— Given request —
What is needed is an exact copy of the lines from the one containing "const low = 187.9" to the one containing "if empty is", both lines included, and no other lines.
"""
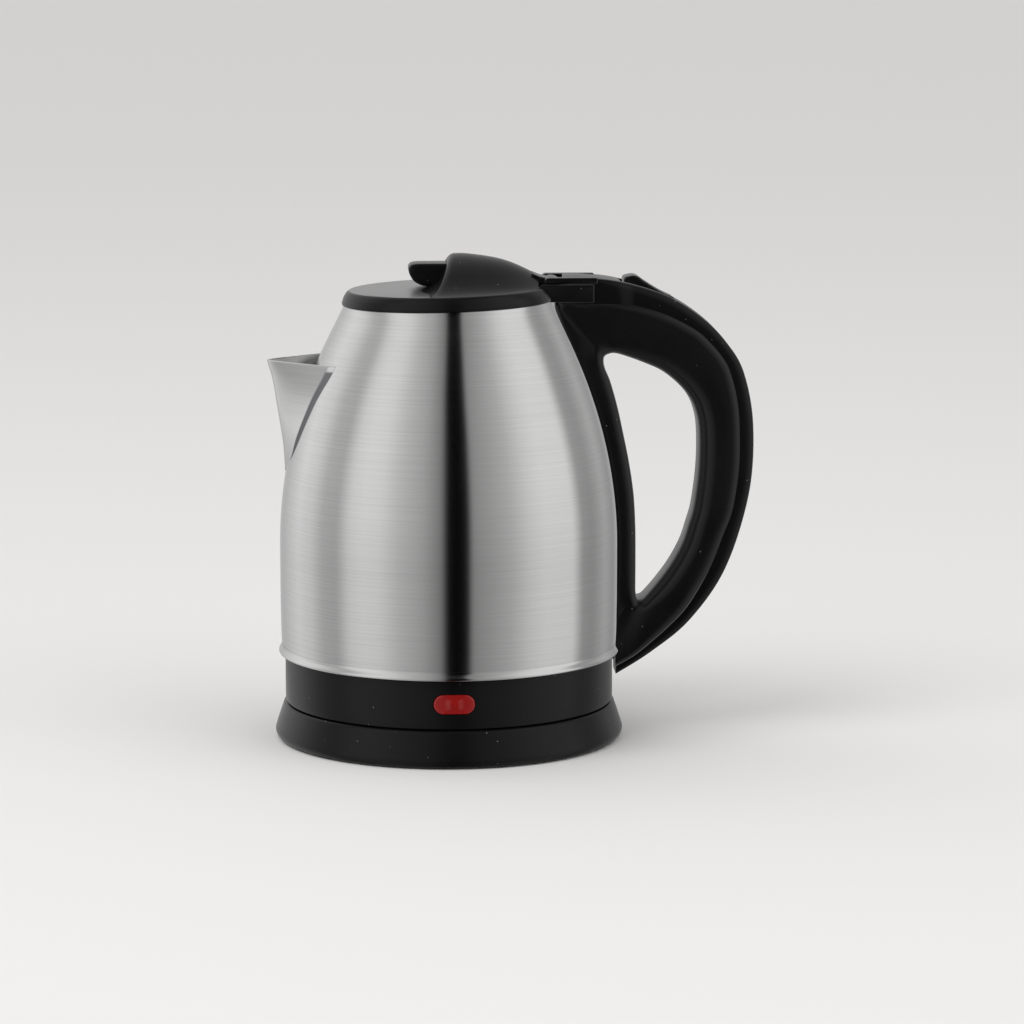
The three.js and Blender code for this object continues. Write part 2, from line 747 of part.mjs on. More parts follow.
const HUMP_TOP = [
  [-11, 203], [-8.4, 206.4], [-6.4, 213], [-4.6, 219.6], [-1, 221.6], [10, 221.5],
  [21.8, 219.7], [30.6, 216.9], [41.4, 211.7],
];

const CROWN_RADIUS = 45;
const CROWN_EDGE = 205.2;

// Spreads a side outline across the lid's circle. What stands above the leaning rim's edge
// sinks to it towards the sides, as (1 - s^2)^2, where s is the distance across.
function crowned(outline, edge, inset) {
  const geometry = new THREE.ExtrudeGeometry(new THREE.Shape(outline), {
    depth: 2,
    steps: 14,
    bevelEnabled: false,
  });
  const place = geometry.getAttribute("position");
  for (let i = 0; i < place.count; i++) {
    const [x, height, across] = [place.getX(i), place.getY(i), 1 - place.getZ(i)];
    const half = Math.sqrt(CROWN_RADIUS ** 2 - x * x) - inset;
    const floor = edge + x * Math.tan(OPENING_TILT);
    const rise = Math.max(0, height - floor) * (1 - across * across) ** 2;
    place.setXYZ(i, x, across * half, Math.min(height, floor) + rise);
  }
  return geometry;
}

function crown() {
  const underside = [point(41.4, 203.2)];
  for (let x = 38; x > -10; x -= 4) underside.push(point(x, 203));
  return crowned([...spline(HUMP_TOP, 20), ...underside], CROWN_EDGE, 0);
}

function crownHollow() {
  const outline = points([
    [-3.2, 200], [-3.2, 218], [-1, 219], [10, 219], [21, 217.2], [30, 214.2], [36, 211.4],
    [36, 200],
  ]);
  return crowned(outline, CROWN_EDGE - 2.4, 7);
}

function lidShell() {
  const arm = slab(
    points([[37, 203.4], [46, 201.9], [46.5, 211], [43, 211.6], [37, 213.4]]),
    -KNUCKLE_HALF,
    KNUCKLE_HALF,
  );
  const at = (y) => [HINGE_X, y, HINGE_Z];
  const knuckle = bar(HINGE_RADIUS - 0.2, at(-KNUCKLE_HALF), at(KNUCKLE_HALF), 20);
  const mouth = block([-14, -TAB_HALF - 0.4, 205.4], [7, TAB_HALF + 0.4, 218]);
  const springRoom = bar(5.4, at(2.7), at(9), 16);
  const pinBore = bar(HINGE_PIN_RADIUS + GAP, at(-20), at(20));
  const floorSlot = block([-5, -4.6, 199], [16, 4.6, 206]);
  const full = cut(join(lidDisc(), crown()), cheekRoom(), mouth);
  const top = cut(full, crownHollow(), floorSlot);
  const bosses = lidScrewPlaces().flatMap(([x, y]) => [
    bar(3.4, [x, y, 192.6], [x, y, 203], 8),
    common(bar(3.4, [x, y, 202], [x, y, 220], 8), full),
  ]);
  const bores = lidScrewPlaces().map(([x, y]) => bar(1.7, [x, y, 190], [x, y, 199.4], 8));
  const whole = join(top, cut(join(arm, knuckle), springRoom), ...bosses);
  return cut(whole, pinBore, ...bores);
}

// Space that the handle head's two hinge cheeks need in the lid's rear edge.
function cheekRoom() {
  const wide = HEAD_HALF + 0.6;
  const round = bar(HINGE_RADIUS + 0.4, [HINGE_X, -wide, HINGE_Z], [HINGE_X, wide, HINGE_Z], 20);
  return join(round, block([46.2, -wide, 190], [60, wide, 215]));
}

// Steel segment in front of the crown.
function lidInlay() {
  const disc = turned([[0, 204.6], [20, 204.4], [43.4, 203.7], [43.4, 204.4], [20, 205.1],
    [0, 205.3]]);
  return cut(solid(leaned(disc)), block([HUMP_TOP[0][0] - 0.5, -50, 190], [60, 50, 215]));
}

function lidInnerCover() {
  const cup = leaned(
    turned([
      [0, 189.6],
      [42.6, 189.6],
      [43.6, 190.6],
      [45, 198.2],
      [41.6, 199.3],
      [41.6, 201],
      [40.2, 201],
      [41.8, 191.2],
      [0, 191.2],
    ]),
  );
  const boltSlot = block([-50, -7.5, 193.6], [-38, 7.5, 197.6]);
  const springSeat = block([22.4, -4, 190.4], [24.4, 4, 199]);
  const holes = lidScrewPlaces().map(([x, y]) => bar(1.9, [x, y, 186], [x, y, 193], 8));
  return cut(join(cup, springSeat), boltSlot, cheekRoom(), ...holes);
}

const LID_SCREW_CIRCLE = 32;
const lidScrewPlaces = () =>
  screwAngles(Math.PI / 6).map((a) => [LID_SCREW_CIRCLE * Math.cos(a), LID_SCREW_CIRCLE * Math.sin(a)]);

function lidReleaseTab() {
  const outline = spline(
    [[-3, 206.2], [-10, 208.2], [-16.4, 211], [-18.2, 213.4], [-17, 216.2], [-12.5, 217.4],
      [-3, 217.6]],
    14,
  );
  const tongue = slab([...outline, point(2, 217.6), point(2, 206.2)], -TAB_HALF, TAB_HALF);
  const stem = block([0, -4, 197.4], [9, 4, 209]);
  return join(tongue, stem);
}

// Flat bar from the release stem to the lid's front edge, with a sloped nose.
function latchBolt() {
  const outline = points([[-45.2, 194.6], [-45.2, 195.6], [-43, 197], [9, 197], [9, 194.6]]);
  return slab(outline, -7, 7);
}

function addLid(group, latchGroup) {
  piece("lid_shell", lidShell(), BLACK, group);
  piece("lid_inlay", lidInlay(), STEEL, group);
  piece("lid_inner_cover", lidInnerCover(), BLACK, group);
  lidScrewPlaces().forEach(([x, y], i) => {
    const low = 187.9 + x * Math.tan(OPENING_TILT);
    piece("lid_screw_" + (i + 1), screw(2.8, 1.4, 1.3, 10), ALUMINIUM, group, [x, y, low]);
  });
  const spring = wire(new Coil(3.4, 4, 3), 0.5, 27, 4).rotateX(-Math.PI / 2);
  piece("lid_spring", spring, STEEL, group, [HINGE_X, 3.4, HINGE_Z]);
  piece("lid_release_tab", lidReleaseTab(), BLACK, latchGroup);
  piece("latch_bolt", latchBolt(), WHITE_PLASTIC, latchGroup);
  const coil = wire(new Coil(1.9, 12, 4), 0.45, 32, 4).rotateY(Math.PI / 2);
  piece("latch_spring", coil, STEEL, latchGroup, [9.8, 0, 195.8]);
}

// ---------- Assembly ----------
const kettle = new THREE.Group();
const powerBase = new THREE.Group();
const lid = new THREE.Group();
const latch = new THREE.Group();
addPowerBase(powerBase);
piece("live_pin", turned([[0, 12], [1.6, 12.6], [2.4, 14.4], [2.4, 28.1], [0, 28.1]], 16),
  COPPER, kettle);
addWaterBody(kettle);
addUnderside(kettle);
addHandle(kettle);
piece("switch_rocker", switchRocker(), BLACK, kettle);
addLid(lid, latch);
lid.add(latch);
kettle.add(lid);

const product = new THREE.Group();
product.add(powerBase, kettle);
export default product;
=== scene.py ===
# %% [markdown]
# # Cordless electric kettle
# The kettle is a spun steel body on a black plastic skirt. It has a pressed beak spout, a
# D-shaped handle, a hinged lid with a release tab, and a round power base under it.
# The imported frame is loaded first: it holds every part's place, and the kettle's moving bodies.

# %% Load the frame
import json
import math
import bmesh
import bpy
import numpy as np
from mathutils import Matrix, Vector


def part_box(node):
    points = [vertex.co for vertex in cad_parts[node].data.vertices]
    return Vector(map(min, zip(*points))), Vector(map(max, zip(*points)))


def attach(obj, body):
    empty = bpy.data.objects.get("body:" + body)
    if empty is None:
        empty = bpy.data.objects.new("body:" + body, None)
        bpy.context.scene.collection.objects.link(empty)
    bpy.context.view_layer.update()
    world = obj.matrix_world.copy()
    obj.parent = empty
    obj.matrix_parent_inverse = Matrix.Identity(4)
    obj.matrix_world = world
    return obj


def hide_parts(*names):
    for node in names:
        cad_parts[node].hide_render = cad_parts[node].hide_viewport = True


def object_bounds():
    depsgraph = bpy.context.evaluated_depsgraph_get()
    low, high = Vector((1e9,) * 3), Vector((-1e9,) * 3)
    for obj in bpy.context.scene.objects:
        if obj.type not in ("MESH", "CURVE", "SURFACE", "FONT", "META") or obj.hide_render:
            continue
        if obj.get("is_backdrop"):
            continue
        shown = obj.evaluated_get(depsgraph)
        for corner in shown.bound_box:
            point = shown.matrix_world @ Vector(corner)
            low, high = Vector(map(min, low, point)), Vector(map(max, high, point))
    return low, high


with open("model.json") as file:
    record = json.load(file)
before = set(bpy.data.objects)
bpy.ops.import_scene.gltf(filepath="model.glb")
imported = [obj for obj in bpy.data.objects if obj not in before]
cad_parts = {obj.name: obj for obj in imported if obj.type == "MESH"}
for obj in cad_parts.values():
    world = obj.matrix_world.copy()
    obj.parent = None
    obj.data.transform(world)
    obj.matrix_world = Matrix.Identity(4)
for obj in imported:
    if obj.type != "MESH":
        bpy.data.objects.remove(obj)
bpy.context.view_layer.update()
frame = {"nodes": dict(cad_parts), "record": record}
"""
— Answer in full —
    const low = 187.9 + x * Math.tan(OPENING_TILT);
    piece("lid_screw_" + (i + 1), screw(2.8, 1.4, 1.3, 10), ALUMINIUM, group, [x, y, low]);
  });
  const spring = wire(new Coil(3.4, 4, 3), 0.5, 27, 4).rotateX(-Math.PI / 2);
  piece("lid_spring", spring, STEEL, group, [HINGE_X, 3.4, HINGE_Z]);
  piece("lid_release_tab", lidReleaseTab(), BLACK, latchGroup);
  piece("latch_bolt", latchBolt(), WHITE_PLASTIC, latchGroup);
  const coil = wire(new Coil(1.9, 12, 4), 0.45, 32, 4).rotateY(Math.PI / 2);
  piece("latch_spring", coil, STEEL, latchGroup, [9.8, 0, 195.8]);
}

// ---------- Assembly ----------
const kettle = new THREE.Group();
const powerBase = new THREE.Group();
const lid = new THREE.Group();
const latch = new THREE.Group();
addPowerBase(powerBase);
piece("live_pin", turned([[0, 12], [1.6, 12.6], [2.4, 14.4], [2.4, 28.1], [0, 28.1]], 16),
  COPPER, kettle);
addWaterBody(kettle);
addUnderside(kettle);
addHandle(kettle);
piece("switch_rocker", switchRocker(), BLACK, kettle);
addLid(lid, latch);
lid.add(latch);
kettle.add(lid);

const product = new THREE.Group();
product.add(powerBase, kettle);
export default product;
=== scene.py ===
# %% [markdown]
# # Cordless electric kettle
# The kettle is a spun steel body on a black plastic skirt. It has a pressed beak spout, a
# D-shaped handle, a hinged lid with a release tab, and a round power base under it.
# The imported frame is loaded first: it holds every part's place, and the kettle's moving bodies.

# %% Load the frame
import json
import math
import bmesh
import bpy
import numpy as np
from mathutils import Matrix, Vector


def part_box(node):
    points = [vertex.co for vertex in cad_parts[node].data.vertices]
    return Vector(map(min, zip(*points))), Vector(map(max, zip(*points)))


def attach(obj, body):
    empty = bpy.data.objects.get("body:" + body)
    if empty is None:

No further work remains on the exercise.